The thing that made me write a comment on this thread was Koinut's comment: "For me it's always been the way it tastes." I understand that the comment was in a joking light but I remember when Chris Neaves made a comment about fish attractant being added to many koi foods. With attractant added your koi would eat styrofoam and you might think that it is good for them since they eat it aggressively. My children eat Twinkies aggressively, but it doesn't mean that they are good for them.
It boils down to ingredients. It is the ingredients but the sellers of food don't make it easy for us to find out the real ingredients since there are no laws (or rather meaniful laws) governing labeling requirements on pet food. Until this happens, it is about smoke and mirrors and marketing.

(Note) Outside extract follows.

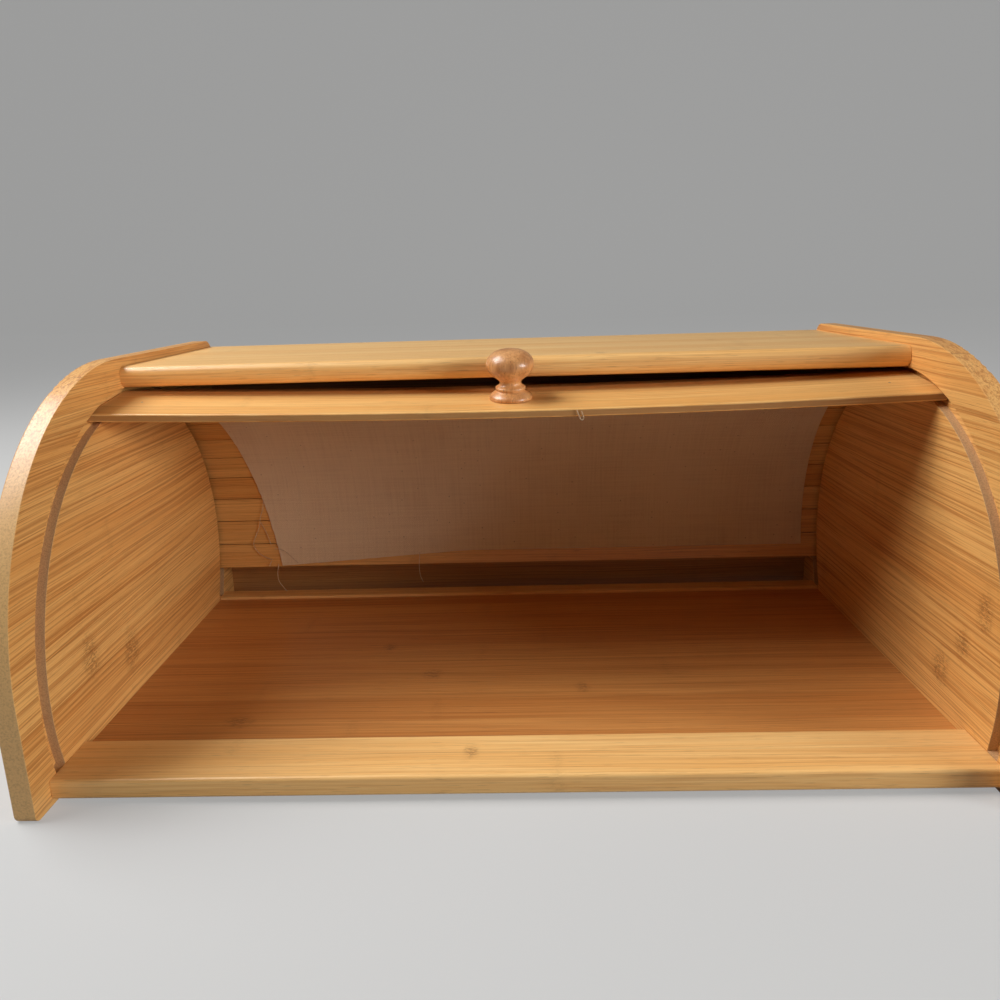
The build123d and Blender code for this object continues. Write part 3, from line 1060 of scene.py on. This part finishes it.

There is also a real psychological phenomenon which directs our oppinion of something on which we spent a lot of money. If you paid $40/ Kg on a food you tend to rate it higher than a food on which you spent less. We all tend to self reinforce our actions.
I always wanted a large organization like the AKCA to send many different foods out to a lab and do a testing on composition and print the facts. Since these magazines / publications rely on advertising dollars this won't happen.
Personally, I like established companies that have been around a while and have a good R&D department. One of the companies that meets my self imposed requirement is Hikari. I like their products. There are other good foods available, but they are not easy to discover.